Recommendations for numerical modelling of concentrically braced steel frames with gusset plate connections subjected to earthquake ground motion

Abstract

Concentrically Braced Steel Frames (CBFs) are commonly used as an economic and effective means of resisting the lateral loading induced during earthquakes and limiting the associated displacements. Here, an integrated experimental and numerical approach is taken to investigate the performance of CBFs subjected to seismic action of varying intensity. As part of the BRACED transnational research project, shake table experiments on full-scale single-storey CBFs recorded the response of test frames employing various combinations of bracing member sizes and gusset plate connection details to simulated ground motions scaled to produce elastic response, brace buckling/yielding and ultimately brace fracture.

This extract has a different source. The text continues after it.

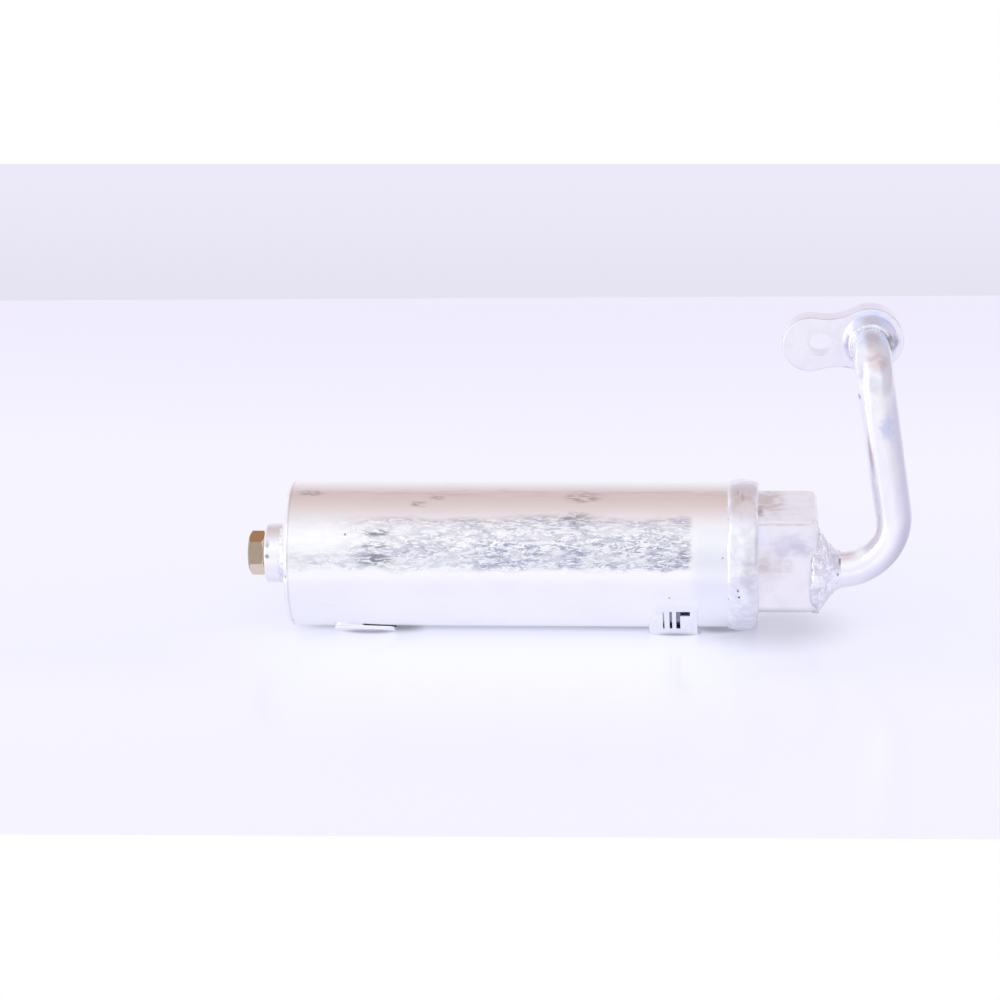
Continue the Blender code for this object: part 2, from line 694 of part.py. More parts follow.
def make_flange(pipe_end):
    """The peanut plate with its neck, turned a little about the pipe that it is brazed to."""
    plate = prism_mesh(peanut_outline(), FLANGE_THICKNESS, TO_FRONT, (0.0, FLANGE_THICKNESS, 0.0))
    flange = add_object("flange_plate", plate, aluminium)
    flange.location = (pipe_end.x, FLANGE_FRONT, pipe_end.z)
    flange.rotation_euler.y = -FLANGE_TILT
    edges = flange.modifiers.new("edges", "BEVEL")
    edges.width = FLANGE_EDGE
    edges.segments = 2
    edges.limit_method = "ANGLE"
    edges.angle_limit = math.radians(60)

    over = FLANGE_THICKNESS / 4
    neck = rods_mesh(
        [(0.0, over, 0.0)],
        (0, -1, 0),
        NECK_RADIUS + (NECK_RADIUS - NECK_TIP) * over / NECK_HEIGHT,
        NECK_HEIGHT + over,
        NECK_TIP,
        facets=RING_FACETS,
    )
    apply_tools(flange, "UNION", add_object("flange_neck", neck, parent=flange))
    through = FLANGE_THICKNESS + NECK_HEIGHT + 2 * over
    start = FLANGE_THICKNESS + over
    bore = rods_mesh([(0.0, start, 0.0)], (0, -1, 0), PIPE_RADIUS + FIT, through, facets=PIPE_FACETS)
    hole = rods_mesh([(-FLANGE_PITCH, start, 0.0)], (0, -1, 0), FLANGE_HOLE, through, facets=HOLE_FACETS)
    apply_tools(
        flange,
        "DIFFERENCE",
        add_object("flange_bore", bore, parent=flange),
        add_object("flange_bolt_hole", hole, parent=flange),
    )


def make_flange_rings(pipe_end):
    """The braze round the neck's mouth, and the seal on the nose behind the plate."""
    quarter = math.pi / 2
    braze = turned_mesh(wire_section(0.0, PIPE_RADIUS + FIT + BRAZE_WIRE, BRAZE_WIRE), RING_FACETS)
    ring = add_object("flange_braze", braze, weld_metal)
    ring.location = (pipe_end.x, FLANGE_FRONT - NECK_HEIGHT - FIT - BRAZE_WIRE, pipe_end.z)
    ring.rotation_euler.z = quarter
    seal = turned_mesh(wire_section(0.0, NOSE_RADIUS + FIT + SEAL_RING_WIRE, SEAL_RING_WIRE), RING_FACETS)
    ring = add_object("nose_seal", seal, rubber)
    ring.location = (pipe_end.x, FLANGE_BACK + BEAD_LENGTH + 2 * FIT + SEAL_RING_WIRE, pipe_end.z)
    ring.rotation_euler.z = quarter


def wing_path(radius, fold, tip, lip):
    """The (y, z) path of one wing at a radius from the axis, from the middle of the foot to its tip."""
    path = [(radius * math.tan(fold / 2), -radius)]
    steps = 5
    angles = [fold + (tip - fold) * step / steps for step in range(steps + 1)] if tip > fold else [fold]
    path += [(radius * math.sin(angle), -radius * math.cos(angle)) for angle in angles]
    if lip:
        y, z = path[-1]
        path.append((y + lip * math.cos(tip), z + lip * math.sin(tip)))
    return path


def cradle_outline(fold, tip, lip):
    """The section of a folded sheet under the canister: a flat foot with a wing up each flank."""
    inner = CANISTER_RADIUS + FIT
    outer = inner + SHEET
    inside = wing_path(inner, fold, tip, lip)
    outside = wing_path(outer, fold, tip, lip)
    half = list(reversed(inside)) + [(-y, z) for y, z in inside]
    return half + [(-y, z) for y, z in reversed(outside)] + outside


def plan_mesh(corners):
    """A tall prism over a plan view with rounded corners, to trim a sheet's edges."""
    height = 2 * CANISTER_RADIUS
    return prism_mesh(rounded(corners, SHEET_CORNER), height, UP, (0.0, 0.0, -height))


def make_lug_bracket():
    """A cradle whose front wing is a low rim with a taller tab, which has a slit, a slot and a hooked cut."""
    start = LUG_STATION - LUG_LENGTH / 2
    end = start + LUG_LENGTH
    sheet = prism_mesh(cradle_outline(LUG_FOLD, LUG_TIP, 0.0), LUG_LENGTH, ALONG_X, (start, 0.0, 0.0))
    bracket = add_object("lug_bracket", sheet, bracket_metal)
    reach = 2 * CANISTER_RADIUS
    fold = -(CANISTER_RADIUS + FIT) * math.tan(LUG_FOLD / 2)
    tab = end - TAB_LENGTH
    head = -(CANISTER_RADIUS + FIT) * math.cos(LUG_TIP) - SLOT_HEAD
    foot = -(CANISTER_RADIUS + FIT) + SLOT_FOOT

    def through(first, last, bottom):
        return box_mesh((tab + first, -reach, bottom), (tab + last, fold, head))

    cuts = {
        "lug_notch": box_mesh((start - FIT, -reach, LUG_RIM - AXIS_HEIGHT), (tab, fold, reach)),
        "lug_slit": through(SLIT_START, SLIT_START + SLIT_WIDTH, foot),
        "lug_slot": through(SLOT_START, SLOT_START + SLOT_WIDTH, foot),
        "lug_hook": through(HOOK_START, HOOK_START + HOOK_WIDTH, foot),
        "lug_hook_arm": through(HOOK_START, HOOK_START + HOOK_LENGTH, head - HOOK_ARM),
    }
    apply_tools(bracket, "DIFFERENCE", *(add_object(name, mesh) for name, mesh in cuts.items()))


def make_tongue_bracket():
    """A cradle whose lips stand off the canister, the front one cut on the slant."""
    start = TONGUE_STATION - TONGUE_LENGTH / 2
    end = start + TONGUE_LENGTH
    sheet = prism_mesh(
        cradle_outline(TONGUE_FOLD, TONGUE_FOLD, TONGUE_LIP), TONGUE_LENGTH, ALONG_X, (start, 0.0, 0.0)
    )
    bracket = add_object("tongue_bracket", sheet, bracket_metal)
    edge = (CANISTER_RADIUS + FIT) * math.sin(TONGUE_FOLD) + TONGUE_LIP * math.cos(TONGUE_FOLD)
    over = SHEET
    plan = [(start, edge + over), (start, -edge), (end, TONGUE_SLANT - edge), (end, edge + over)]
    apply_tools(bracket, "INTERSECT", add_object("tongue_plan", plan_mesh(plan)))


clear_scene()
frame = make_frame()
aluminium = make_material("aluminium", (0.83, 0.83, 0.85), 0.38, 1.0)
weld_metal = make_material("weld_metal", (0.78, 0.78, 0.8), 0.3, 1.0)
bracket_metal = make_material("bracket_metal", (0.8, 0.79, 0.78), 0.35, 1.0)
brass = make_material("brass", (0.68, 0.46, 0.2), 0.28, 1.0)
steel = make_material("pressed_steel", (0.5, 0.5, 0.51), 0.4, 1.0)
rubber = make_material("rubber", (0.03, 0.06, 0.05), 0.55, 0.0)
felt = make_material("felt", (0.72, 0.7, 0.64), 0.95, 0.0)
beads = make_material("desiccant", (0.73, 0.66, 0.52), 0.9, 0.0)

make_canister()
make_girth_weld()
make_plug_boss()
make_plug()
make_header()
make_pickup_tube()
make_inlet_screen()
make_retainer("lower_retainer", LOWER_PLATE, END_WALL + END_CORNER)
make_filling("lower_pad", LOWER_PAD, PAD_THICKNESS, felt)
make_filling("desiccant_charge", CHARGE_STATION, CHARGE_LENGTH, beads)
make_filling("upper_pad", UPPER_PAD, PAD_THICKNESS, felt)
make_retainer("upper_retainer", UPPER_PLATE, UPPER_PLATE + UPPER_SKIRT)
make_spring()
pipe_end = make_pipe()
make_pipe_weld()
make_flange(pipe_end)
make_flange_rings(pipe_end)
make_lug_bracket()
make_tongue_bracket()
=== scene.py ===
"""Looks of the receiver drier: smooth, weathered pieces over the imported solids, a glossy table, soft light.

Everything is in metres, in the part's own frame: X runs along the canister towards the header block, Z is
up and the viewer stands on the -Y side. The canister, the welds, the pipe and the round trims are built
again with finer meshes. The other solids keep their shape and get softened edges and better materials.
"""

import math

import bmesh
import bpy
from mathutils import Matrix, Vector, noise


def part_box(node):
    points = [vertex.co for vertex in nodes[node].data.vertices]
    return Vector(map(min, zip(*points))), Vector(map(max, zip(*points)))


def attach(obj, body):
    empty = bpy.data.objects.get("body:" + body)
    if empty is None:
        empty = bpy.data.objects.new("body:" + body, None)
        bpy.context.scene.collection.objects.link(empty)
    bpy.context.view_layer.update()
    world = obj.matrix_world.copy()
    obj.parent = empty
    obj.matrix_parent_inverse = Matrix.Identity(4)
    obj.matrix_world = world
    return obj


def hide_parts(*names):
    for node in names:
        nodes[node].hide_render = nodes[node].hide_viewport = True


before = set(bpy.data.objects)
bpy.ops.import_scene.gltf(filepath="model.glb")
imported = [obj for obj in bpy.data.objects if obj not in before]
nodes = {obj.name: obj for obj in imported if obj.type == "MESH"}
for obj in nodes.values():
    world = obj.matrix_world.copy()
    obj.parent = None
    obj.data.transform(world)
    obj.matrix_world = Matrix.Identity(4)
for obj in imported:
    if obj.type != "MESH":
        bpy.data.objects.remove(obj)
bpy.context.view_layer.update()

# Camera, fitted to the photograph
CAMERA_TARGET = Vector((-0.0606, 0.0, 0.0469))
CAMERA_DISTANCE = 1.1411
CAMERA_AZIMUTH = math.radians(4.354)
CAMERA_ELEVATION = math.radians(20.0)
CAMERA_ROLL = math.radians(-1.356)
CAMERA_LENS = 117.66  # mm
CAMERA_SENSOR = 36.0  # mm
CAMERA_RANGE = (0.05, 20.0)  # nearest and furthest that it sees

# Canister
CORNER = 0.0018
WALL = 0.0016
END_WALL = 0.003
PLUG_BORE = 0.0045
END_RING = 0.7  # share of the radius at which the flat end has one more ring of points

# Plug's boss
BOSS_RECESS = 0.0066  # radius of the shallow recess in its face
BOSS_RECESS_DEPTH = 0.002
BOSS_CHAMFER = 0.0008
BOSS_FILLET = 0.0036
BOSS_FILLET_ROOT = 0.0004  # how far the fillet starts inside the boss
LUMPS_ALONG = (0.00018, 0.004)  # (height, size) of the fillet's lumps along the axis
LUMPS_ACROSS = (0.0002, 0.003)

# Pipe. Its foot lies in front of the canister's axis and below it
PIPE_RADIUS = 0.00635
PIPE_BORE = 0.00505
PIPE_FRONT = 0.0044
PIPE_DROP = 0.0038
PIPE_START = 0.0076  # from the block's end to the lower bend
PIPE_INSET = 0.0092  # how far it starts inside the block
LOWER_BEND = 0.0185
UPPER_BEND = 0.014
PIPE_RISE = 0.0423
PIPE_LEAN = math.radians(8.2)
BEND_FLATTENING = 0.07
BEAD_RADIUS = 0.0082
BEAD_LENGTH = 0.0014
BEAD_GAP = 0.0003  # behind the flange
NOSE_RADIUS = 0.0056
NOSE_BORE = 0.005
NOSE_LEAD = 0.0006  # length of the taper at the nose's tip
NOSE_TAPER = 0.0004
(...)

This recorded experimental data is used to validate a numerical model developed using the OpenSees seismic response analysis software. Key experimental and numerical model responses are compared. The sensitivity of the model to variations in modelling parameters is assessed and recommendations for future numerical modelling are presented. Results indicate model performance is sensitive to the initial camber applied to the brace members, with a value of 0.8% of overall brace length observed to achieve a more accurate representation of global frame stiffness and drift response than the lower values previously recommended in literature, but an underestimate of the compression resistance of the brace.